STORED DATA |
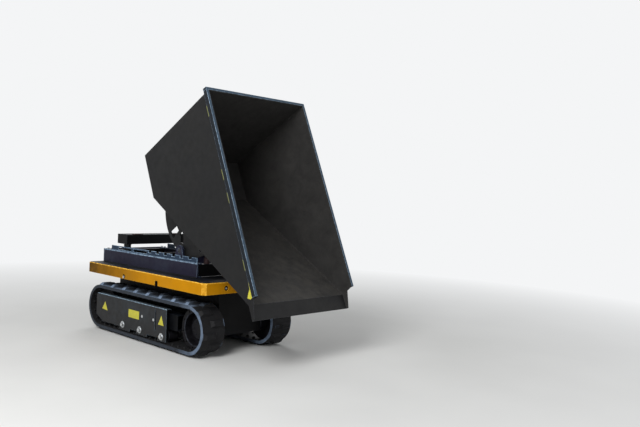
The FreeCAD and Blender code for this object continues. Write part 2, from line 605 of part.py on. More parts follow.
# Pivot: a lug on each rail, and a shaft through both. Rubber buffers stand ahead of it.
lugs = []
for side in SIDES.values():
    across = span(side, PIVOT_LUG_IN, PIVOT_LUG_OUT)
    foot = plate("XZ", [(f"{PIVOT_X} - pivot_lug_foot", RAIL_TOP), (f"{PIVOT_X} + pivot_lug_foot", RAIL_TOP),
                        (f"{PIVOT_X} + boss_radius", PIVOT_Z), (f"{PIVOT_X} - boss_radius", PIVOT_Z)], across)
    lugs.append(cut(fuse(rod(PIVOT_X, PIVOT_Z, across, "boss_radius"), foot),
                    rod(PIVOT_X, PIVOT_Z, across, "shaft_radius")))
on_carrier("pivot_lugs", fuse(*lugs))
on_carrier("pivot_shaft", rod(PIVOT_X, PIVOT_Z, (f"-{PIVOT_LUG_OUT}", PIVOT_LUG_OUT), "shaft_radius"))
on_carrier("front_buffers", fuse(*[post(BUFFER_X, where, (FLANGE_HIGH, BUFFER_TOP), "buffer_radius")
                                   for where in ("-pad_side", "pad_side")]))

# Rest beam behind the pivot, where the level skip's floor lies on two pads.
across = (f"-{RAIL_OUT}", RAIL_OUT)
on_carrier("rest_beam", cut(
    block((REST_REAR, REST_FRONT), across, (REST_LOW, REST_TOP)),
    block((f"{REST_REAR} + cross_wall", f"{REST_FRONT} - cross_wall"), across,
          (f"{REST_LOW} + cross_wall", f"{REST_TOP} - cross_wall"))))
on_carrier("rest_posts", fuse(*[block((f"{REST_FRONT} - post_length", REST_FRONT), span(side, RAIL_IN, STRIP_IN),
                                      (RAIL_TOP, REST_LOW)) for side in SIDES.values()]))
on_carrier("rest_pads", fuse(*[block((f"{REST_FRONT} - rest_under", REST_FRONT),
                                     (f"{where} - pad_width / 2", f"{where} + pad_width / 2"),
                                     (REST_TOP, f"{REST_TOP} + pad_thick")) for where in ("-pad_side", "pad_side")]))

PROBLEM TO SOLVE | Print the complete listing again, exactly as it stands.

TASK SOLUTION |
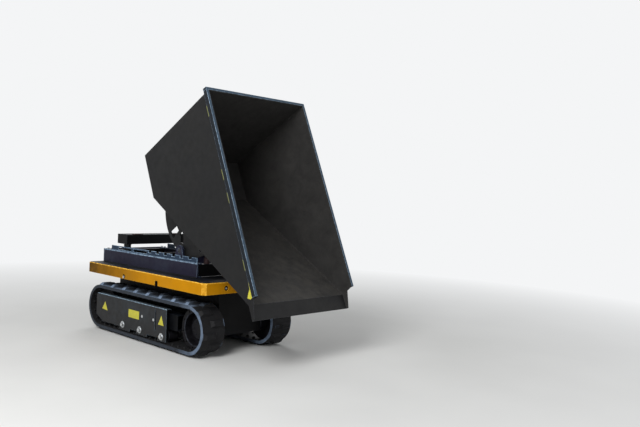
The FreeCAD and Blender code for this object continues. Write part 2, from line 605 of part.py on. More parts follow.
# Pivot: a lug on each rail, and a shaft through both. Rubber buffers stand ahead of it.
lugs = []
for side in SIDES.values():
    across = span(side, PIVOT_LUG_IN, PIVOT_LUG_OUT)
    foot = plate("XZ", [(f"{PIVOT_X} - pivot_lug_foot", RAIL_TOP), (f"{PIVOT_X} + pivot_lug_foot", RAIL_TOP),
                        (f"{PIVOT_X} + boss_radius", PIVOT_Z), (f"{PIVOT_X} - boss_radius", PIVOT_Z)], across)
    lugs.append(cut(fuse(rod(PIVOT_X, PIVOT_Z, across, "boss_radius"), foot),
                    rod(PIVOT_X, PIVOT_Z, across, "shaft_radius")))
on_carrier("pivot_lugs", fuse(*lugs))
on_carrier("pivot_shaft", rod(PIVOT_X, PIVOT_Z, (f"-{PIVOT_LUG_OUT}", PIVOT_LUG_OUT), "shaft_radius"))
on_carrier("front_buffers", fuse(*[post(BUFFER_X, where, (FLANGE_HIGH, BUFFER_TOP), "buffer_radius")
                                   for where in ("-pad_side", "pad_side")]))

# Rest beam behind the pivot, where the level skip's floor lies on two pads.
across = (f"-{RAIL_OUT}", RAIL_OUT)
on_carrier("rest_beam", cut(
    block((REST_REAR, REST_FRONT), across, (REST_LOW, REST_TOP)),
    block((f"{REST_REAR} + cross_wall", f"{REST_FRONT} - cross_wall"), across,
          (f"{REST_LOW} + cross_wall", f"{REST_TOP} - cross_wall"))))
on_carrier("rest_posts", fuse(*[block((f"{REST_FRONT} - post_length", REST_FRONT), span(side, RAIL_IN, STRIP_IN),
                                      (RAIL_TOP, REST_LOW)) for side in SIDES.values()]))
on_carrier("rest_pads", fuse(*[block((f"{REST_FRONT} - rest_under", REST_FRONT),
                                     (f"{where} - pad_width / 2", f"{where} + pad_width / 2"),
                                     (REST_TOP, f"{REST_TOP} + pad_thick")) for where in ("-pad_side", "pad_side")]))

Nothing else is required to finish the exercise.